An AI application with mental health treatment
You can apply this to any medical treatment. Mental health, depression, and anxiety are notorious conditions that involve a lot of trial and error. If you build up a massive database of next-level information aside from rudimentary demographics, it can take out the guess work for someone if prozac, zoloft, lexapro, wellbutrin, effexor, buspar are going to be the best options. You get the point.
Hims also announced the acquisition of a lab company, Trybe Labs, which could even further open up the application of AI. There is an emerging field called pharmacogenetics testing which looks to analyze a patient’s specific genetic markers which may affect how they absorb, and metabolize medications - this may be important in determining why one medication, say lexapro may not work for them but zoloft does.
The Role of Pharmacogenetics in Personalizing the Antidepressant and Anxiolytic Therapy (LINK: https://pmc.ncbi.nlm.nih.gov/articles/PMC10218654)
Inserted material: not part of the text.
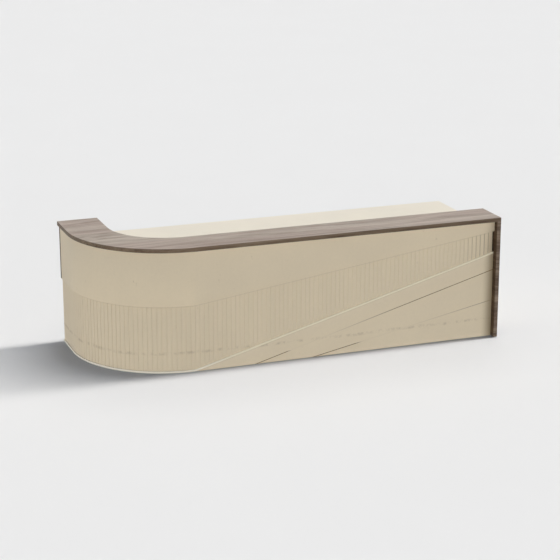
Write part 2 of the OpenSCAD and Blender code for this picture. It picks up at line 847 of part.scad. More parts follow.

When you can combine historical, subjective data (How did medicine X work for you? Did medicine Y work better?) with objective data (lab destiny, genetic marker testing, lab work, demographics like age, sex, etc), you have a vastly large amount of data to help provide optimized medication plans.
How AI helps Hims’ bottom line
Improved physician efficiency and data driven management plans. This would mean physicians can accomplish higher-level tasks, spend less time performing inefficient ones, work to the level of their expertise and lower expenses.
More optimal management plans would mean less patient churn and loss revenue
Identifying new products, treatments, and verticals to grow into.
Increased MOAT in using personalized medications. Over half of Hims’ customers are on some form of custom medication rather than a generic medication. An often cited critique or bear thesis of Hims is that anyone can just start up their own business and sell the medications online. When Hims starts developing more custom and personalized medications based on the data they garner and analzyed by AI, it increases the company’s unique offerings.
A very simple, yet effective usage of this, is the creation of the Heart Healthy medication which combines an ED medication with a statin medicine to protect your heart. Both medications are generic already ( Sildenafil (generic Viagra) or Tadalafil (generic Cialis), plus any statin like atorvastatin (generic Lipitor), but Hims was able to identify a niche where patients who suffer from ED are also at higher risk for heart disease (heart attack and stroke) and test out the effectiveness of taking a combo ED-statin medication a few times a week for better outcomes. The medicines themselves are not unique, but the approach in how they are used is novel and hadn’t been done before.
With an increased library of custom medications, revenue and profit margins can be expected to increase too compared to using widely-available generic medications with little to no profit margin and increased competition.